Maps were not unknown, but their circulation was restricted to a handful of learned men and fulfilled very different purposes from their modern counterparts. A common form was the T-O map – a schematic diagram, or ‘ideogram’, that divided the world into three unequal segments: Asia (the top half of the circle), Africa (the bottom right quarter) and Europe (the bottom left). Jerusalem lay at the centre. The image was in part a means of concentrating the mind on the totality of God’s creation, its symmetry and its unity. By superimposing the letters T and O on to its form, it also incorporated the initials of the words terra orbis (orb of the world; the globe) into the design. Needless to say, it was of limited utility to the disorientated traveller.

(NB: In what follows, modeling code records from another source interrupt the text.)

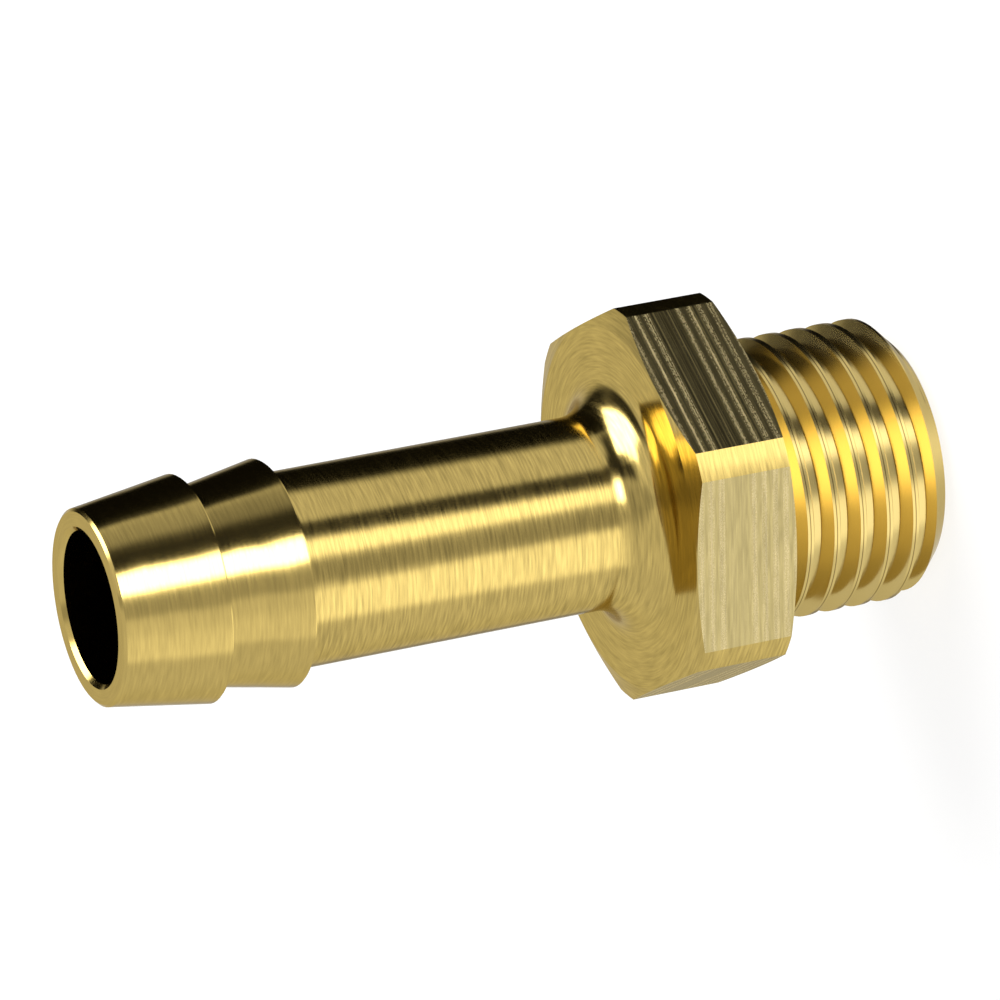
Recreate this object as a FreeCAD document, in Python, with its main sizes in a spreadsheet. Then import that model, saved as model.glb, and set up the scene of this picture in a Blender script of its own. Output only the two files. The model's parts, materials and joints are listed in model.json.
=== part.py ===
import FreeCAD, Part
import math
import os
import Sketcher

# Screw-in hose tail, turned in one piece from brass hexagon bar. All sizes are in millimetres.
# The axis is Z. The origin is on it, at the hexagon's face on the thread's side: the hose stem
# points up from there, through the hexagon, and the thread points down.

PART_NAME = "hose_tail"

SIZES = (
    ("hose_stem_length", 26.0, "from the stem's mouth to the hexagon"),
    ("tube_diameter", 9.0, "plain tube, and the foot of the rear barb"),
    ("nose_diameter", 9.0, "front barb at the mouth"),
    ("barb_diameter", 10.5, "sharp back edge of each barb"),
    ("front_barb_length", 4.9, "along the axis"),
    ("rear_barb_length", 4.0, "along the axis"),
    ("barb_edge_chamfer", 0.08, "breaks the back edge of each barb"),
    ("nose_chamfer", 0.12, "outer edge of the mouth"),
    ("shoulder_radius", 2.0, "fillet where the tube meets the hexagon"),
    ("bore_diameter", 7.0, "right through"),
    ("bore_chamfer", 0.2, "edge of the bore at each end"),
    ("hexagon_flats", 17.0, "across flats"),
    ("hexagon_thickness", 5.0, "along the axis"),
    ("hexagon_corners", 18.9, "diameter to which the six corners are turned"),
    ("face_margin", 0.05, "flat face's circle inside the flats"),
    ("hexagon_bevel", 18.0, "degrees from the face to the turned bevel"),
    ("thread_length", 9.0, "from the hexagon to the thread's end"),
    ("thread_diameter", 13.157, "over the crests"),
    ("thread_pitch", 1.337, "19 turns to the inch"),
    ("thread_depth", 0.68, "crest to root, along a radius"),
    ("flank_angle", 27.5, "degrees from a radius to each flank"),
    ("root_width", 0.33, "flat at the thread's root, along the axis"),
    ("end_chamfer", 1.0, "at 45 degrees on the thread's end"),
    ("relief_floor", 0.33, "width of the floor of the groove next to the hexagon"),
    ("relief_margin", 0.12, "how far that floor lies below the thread's root"),
    ("relief_slope", 30.0, "degrees from the hexagon's face to the groove's far wall"),
    ("thread_phase", 0.637, "centre of the thread's first groove on +X, below the hexagon"),
    ("thread_run_out", 0.65, "where the groove's centre stops in the relief, below the hexagon"),
    ("cutter_overrun", 0.1, "how far the thread's cutter reaches past the crests"),
)

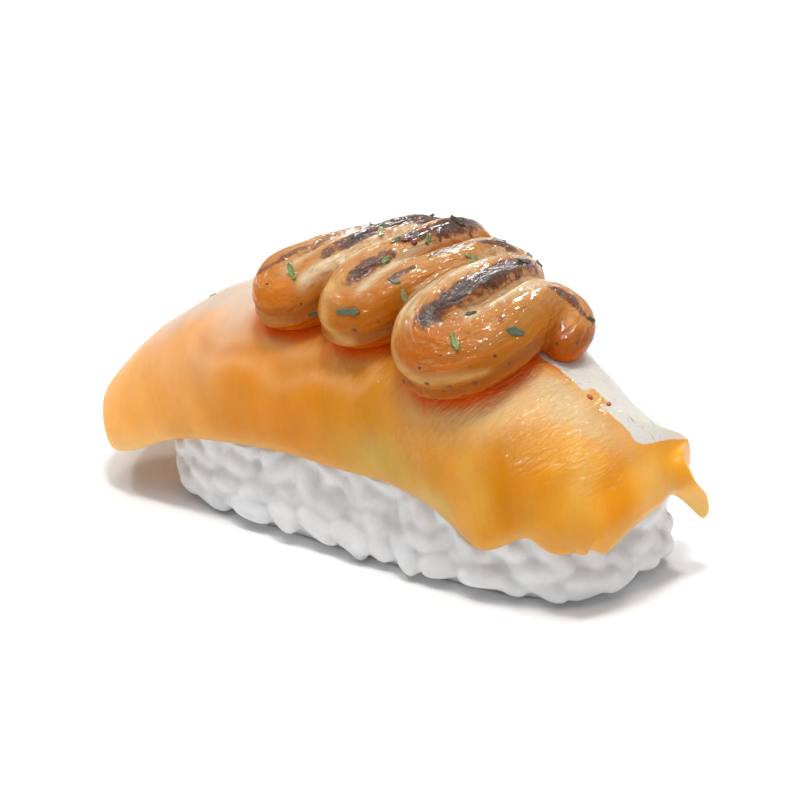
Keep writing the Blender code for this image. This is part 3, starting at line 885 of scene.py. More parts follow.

Like boundary clauses, early maps and the base of knowledge from which they were derived were essentially concerned with circumscription – the gathering of what was known into (usually circular) plans, forming an ‘inside’ and an ‘out there’. In the Greek and Roman worlds this had symbolized the distinction between civilization and barbaricum; in the Christian epoch ‘inside’ indicated, if not exactly Christendom, then the totality of that portion of the earth which lay within the orbit of potential salvation. Later medieval maps – such as the Hereford Mappa Mundi – depict Christ standing behind the world, literally embracing creation.8
That which lay beyond these borders was, in this conception, more dreadful than mere terra incognita. It was the abyss – the world beyond God.